Automated testing ensures that code changes do not introduce new failures. Integrating chaos engineering with automated testing helps identify potential disruptions early in the development lifecycle, improving overall system resilience.

Environment Management

Effective environment management includes maintaining consistent development, testing, and production environments. Chaos engineering can validate that these environments can withstand disruptions, ensuring reliable deployments and operations.
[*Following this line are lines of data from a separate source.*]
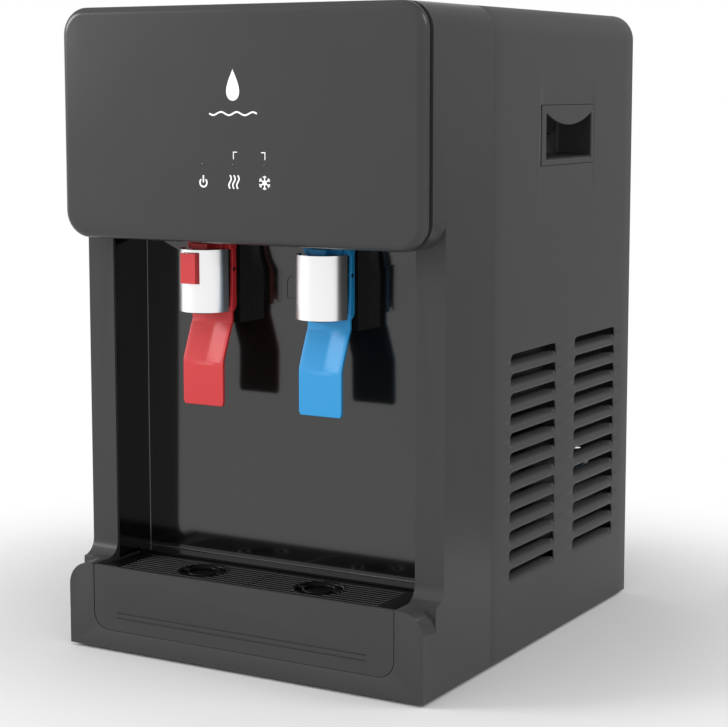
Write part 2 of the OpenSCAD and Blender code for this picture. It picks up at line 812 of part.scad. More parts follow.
module compressor_grommets() {
    seat = pan_top + 12;
    color("#161616") for (sx = [-1, 1]) for (sy = [-1, 1]) difference() {
        rod(comp_x + sx * 54, comp_y + sy * 46, pan_top, seat, 8);
        rod(comp_x + sx * 54, comp_y + sy * 46, pan_top - 1, seat + 1, 3);
    }
}

// Wire-on-tube condenser: level tube runs joined by end bends, with upright wires.
module condenser() {
    y = body_d - 8;
    half = 118;
    runs = 9;
    pitch = 28;
    z0 = 190;
    r = 2.4;
    color("#161616") union() {
        for (i = [0 : runs - 1]) rod_x(y, z0 + i * pitch, -half, half, r);
        for (i = [0 : runs - 2]) rod(i % 2 == 0 ? half : -half, y, z0 + i * pitch, z0 + (i + 1) * pitch, r);
        for (i = [0 : runs - 1]) for (s = [-1, 1]) tube_bend(s * half, y, z0 + i * pitch, r);
        for (i = [-8 : 8]) translate([i * 13, front + y + 2.6, z0 - 8])
            cylinder(h = (runs - 1) * pitch + 16, r = 0.8, $fn = 6);
        for (s = [-1, 1]) for (z = [z0 + pitch, z0 + 7 * pitch])
            rod_y(s * 100, z, back_y + sheet, y, 2);
    }
}

module filter_drier() {
    color("#b87333") union() {
        rod(8, 318, 60, 130, 8);
        rod(8, 318, 45, 150, 2.5);
    }
}

module filter_cartridge(x) {
    color("white") union() {
        rod(x, filter_y, filter_z, filter_z + filter_h, filter_r);
        rod(x, filter_y, filter_z + filter_h - 1, head_mid - 10, filter_r - 8);
    }
}

module filter_head() {
    color("#e8e8e8") union() {
        block([-140, filter_y - 20, head_mid - 9.8], [-20, filter_y + 20, head_mid + 8]);
        rod_x(filter_y, head_mid, -20.1, -12, 6);
    }
}

module inlet_fitting() {
    color("#e8e8e8") difference() {
        union() {
            rod_y(inlet_x, inlet_z, back_y - 14, back_y + 12, 7.6);
            rod_y(inlet_x, inlet_z, back_y + sheet, back_y + 4, 10);
        }
        rod_y(inlet_x, inlet_z, back_y - 3, back_y + 13, supply_r);
        rod_y(inlet_x, inlet_z, back_y - 15, back_y - 2, tube_bore - 1);
    }
}

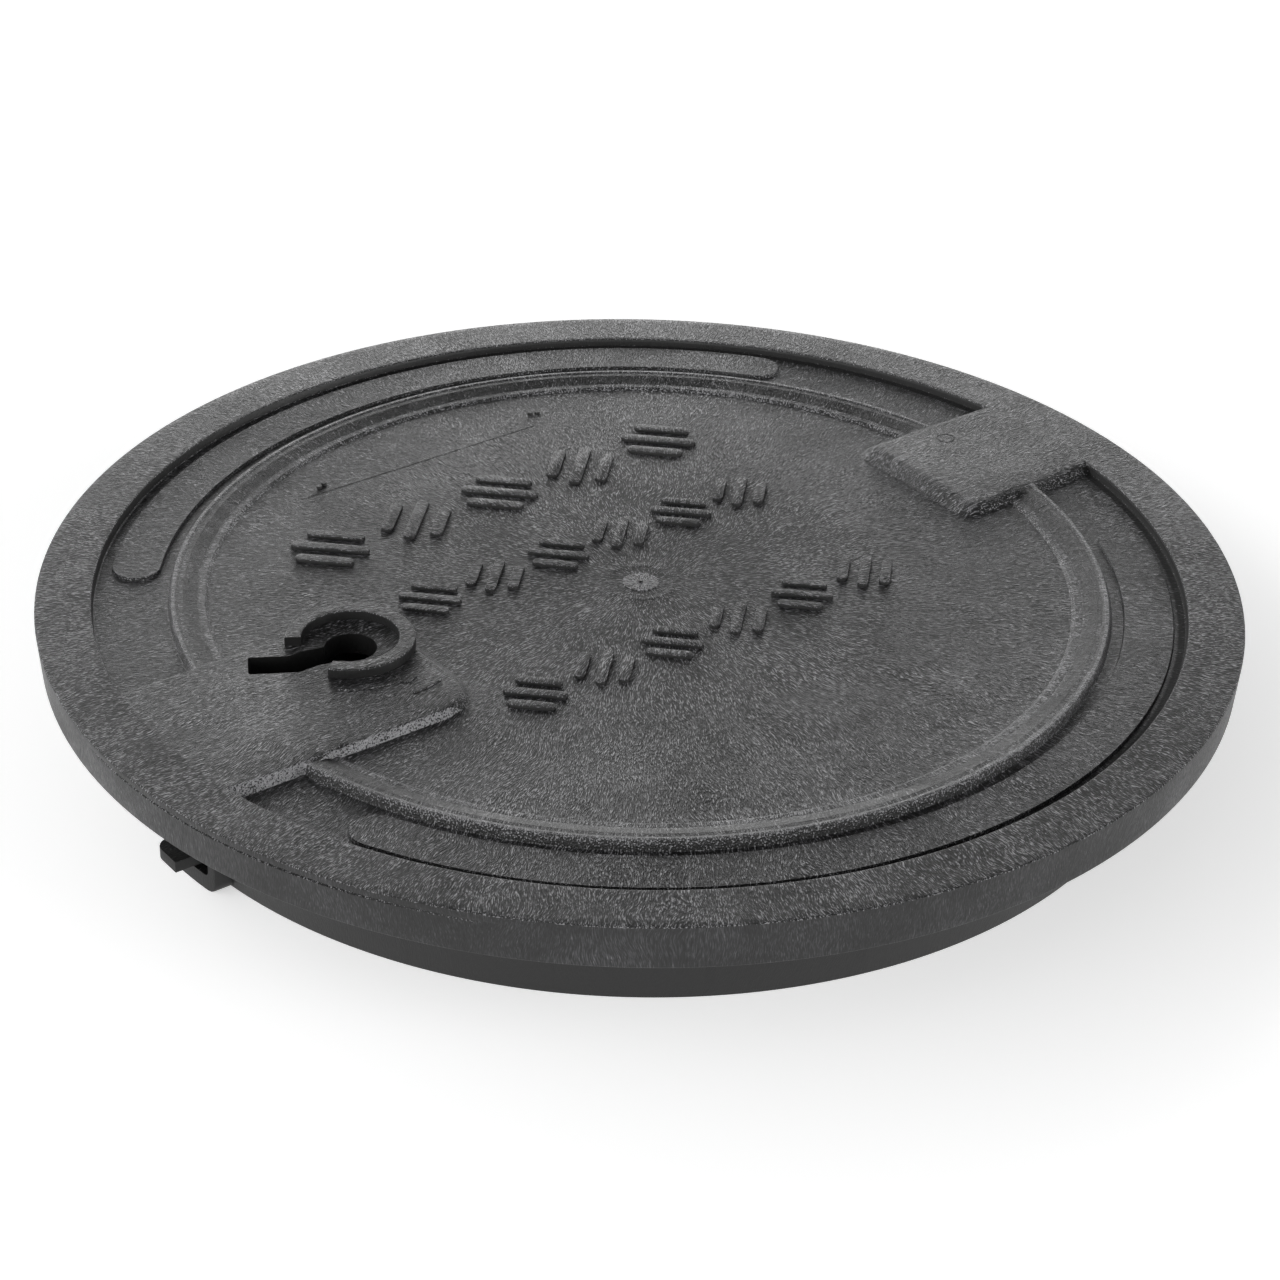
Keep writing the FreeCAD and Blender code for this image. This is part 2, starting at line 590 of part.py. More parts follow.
def parts():
    pieces = {
        "cover": cover(),
        "lock_bolt": lock_bolt(),
        "bolt_carrier": bolt_carrier(),
        "bolt_spring": bolt_spring(),
    }
    for number, (x, y) in enumerate(SCREW_PLACES, 1):
        pieces["carrier_screw_%d" % number] = carrier_screw(x, y)
    return pieces


os.makedirs("parts", exist_ok=True)
for name, shape in parts().items():
    print(name, "valid", shape.isValid(), "solids", len(shape.Solids), "cm3 %.1f" % (shape.Volume / 1000))
    shape.exportStep("parts/%s.step" % name)
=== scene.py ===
import math

import bmesh
import bpy
import numpy as np
from mathutils import Matrix, Vector
from mathutils.geometry import delaunay_2d_cdt


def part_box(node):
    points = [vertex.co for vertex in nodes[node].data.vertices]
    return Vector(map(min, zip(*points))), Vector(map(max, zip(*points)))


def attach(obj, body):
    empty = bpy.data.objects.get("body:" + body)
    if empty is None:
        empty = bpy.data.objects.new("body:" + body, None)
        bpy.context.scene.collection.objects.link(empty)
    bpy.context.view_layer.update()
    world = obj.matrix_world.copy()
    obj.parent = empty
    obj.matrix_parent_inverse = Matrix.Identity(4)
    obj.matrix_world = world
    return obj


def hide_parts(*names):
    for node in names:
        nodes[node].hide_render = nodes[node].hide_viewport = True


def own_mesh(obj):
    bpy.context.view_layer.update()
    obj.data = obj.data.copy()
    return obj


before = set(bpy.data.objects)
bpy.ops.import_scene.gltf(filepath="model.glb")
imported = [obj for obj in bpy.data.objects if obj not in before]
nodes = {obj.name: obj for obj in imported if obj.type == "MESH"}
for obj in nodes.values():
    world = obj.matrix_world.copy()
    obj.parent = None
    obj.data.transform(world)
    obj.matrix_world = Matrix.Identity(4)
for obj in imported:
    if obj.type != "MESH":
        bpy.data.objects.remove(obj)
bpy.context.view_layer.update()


# Cover
# One injection moulding of structural polyolefin foam: a flat plate with a bead ring and a
# channel, a hollow rim, two pads that bridge the channel, a tapered skirt and a web of ribs
# underneath. It is modelled here again, in mm, with the roots and edges rounded as its mould is.
MM = 0.001
TOP_Z = 74.0
DISC_Z = 68.6
CHANNEL_Z = 67.5
RIM_RADIUS = 336.5
RIM_INNER_RADIUS = 305.6
RIM_EDGE = 1.0
BEAD_INNER_RADIUS = 239.0
BEAD_OUTER_RADIUS = 263.2
BEAD_TOP_Z = 72.6
BEAD_STEP_HEIGHT = 1.5
BEAD_SHOULDER_DROP = 0.4
BEAD_CREST_RISE = 0.2
GATE_RADIUS = 10.0
GATE_HEIGHT = 0.35
GATE_RING_RADIUS = 19.0
GATE_RING_HALF_WIDTH = 0.8
GATE_RING_HEIGHT = 0.15
ROUNDING_STEPS = 4


def rounded(corners, closed=False):
    # points through corners (a, b, radius), each corner drawn as an arc of its radius
    points = []
    count = len(corners)
    for k, (a, b, radius) in enumerate(corners):
        corner = Vector((a, b))
        if radius == 0 or (not closed and k in (0, count - 1)):
            points.append((a, b))
            continue
        before = (Vector(corners[k - 1][:2]) - corner).normalized()
        after = (Vector(corners[(k + 1) % count][:2]) - corner).normalized()
        half = before.angle(after) / 2
        centre = corner + (before + after).normalized() * (radius / math.sin(half))
        start = corner + before * (radius / math.tan(half)) - centre
        end = corner + after * (radius / math.tan(half)) - centre
        turn = start.angle_signed(end)
        for step in range(ROUNDING_STEPS + 1):
            angle = -turn * step / ROUNDING_STEPS
            swung = Vector((start.x * math.cos(angle) - start.y * math.sin(angle),
                            start.x * math.sin(angle) + start.y * math.cos(angle)))
            points.append(tuple(centre + swung))
    return points


# The half section of the upper face, from the gate mark at the centre out to the rim's edge. The
# bead climbs from the disc in a low step, a slope, a shoulder and a crest.
upper_section = rounded((
    (0, DISC_Z + GATE_HEIGHT, 0),
    (GATE_RADIUS, DISC_Z + GATE_HEIGHT, 0.3),
    (GATE_RADIUS + 0.5, DISC_Z, 0.3),
    (GATE_RING_RADIUS - GATE_RING_HALF_WIDTH, DISC_Z, 0),
    (GATE_RING_RADIUS, DISC_Z + GATE_RING_HEIGHT, 0),
    (GATE_RING_RADIUS + GATE_RING_HALF_WIDTH, DISC_Z, 0),
    (BEAD_INNER_RADIUS + 2.4, DISC_Z, 0.8),
    (BEAD_INNER_RADIUS + 4.6, DISC_Z + BEAD_STEP_HEIGHT, 0.8),
    (BEAD_INNER_RADIUS + 8.6, DISC_Z + BEAD_STEP_HEIGHT, 1.0),
    (BEAD_OUTER_RADIUS - 7.8, BEAD_TOP_Z - BEAD_SHOULDER_DROP, 1.0),
    (BEAD_OUTER_RADIUS - 4.8, BEAD_TOP_Z - BEAD_SHOULDER_DROP, 0.8),
    (BEAD_OUTER_RADIUS - 3.0, BEAD_TOP_Z + BEAD_CREST_RISE, 0.9),
    (BEAD_OUTER_RADIUS - 1.1, BEAD_TOP_Z + BEAD_CREST_RISE, 0.7),
    (BEAD_OUTER_RADIUS + 0.6, CHANNEL_Z, 0.8),
    (RIM_INNER_RADIUS - 0.8, CHANNEL_Z, 1.0),
    (RIM_INNER_RADIUS, TOP_Z, 0.8),
    (RIM_RADIUS - RIM_EDGE, TOP_Z, 0),
))
section_radii = np.array([p[0] for p in upper_section])
section_levels = np.array([p[1] for p in upper_section])

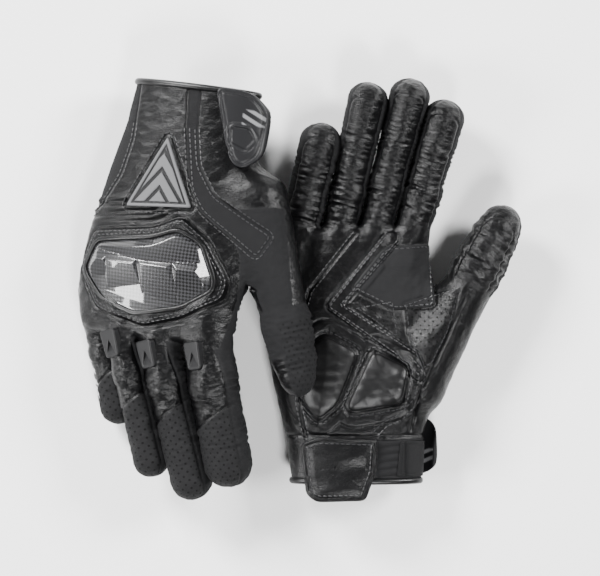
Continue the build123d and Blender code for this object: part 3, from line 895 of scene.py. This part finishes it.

Types of Chaos Engineering Tests

Infrastructure Failure Tests: Simulate failures in the underlying infrastructure, like instance terminations.
Application Failure Tests: Force shutdowns of critical services to identify single points of failure.
Dependency Failure Tests: Assess how the system handles failures in third-party services.
Network Failure Tests: Introduce latency or packet loss to test network robustness.
Security Chaos Engineering Tests: Simulate cyber-attacks to evaluate system defenses.
Operational Failure Tests: Test response to routine maintenance and unexpected operational issues.

Conclusion

The CrowdStrike incident is a powerful reminder that even top-tier cybersecurity solutions are not immune to issues that can cause widespread disruption. Organizations must adopt comprehensive resiliency strategies, including chaos engineering and resilience testing, to ensure robust defenses and operational efficiency.

As Bruce Schneier aptly puts it, "Security is a process, not a product," underscoring the ongoing journey toward true resiliency. By learning from these disruptions and proactively strengthening their systems, organizations can better navigate the complexities of the digital age.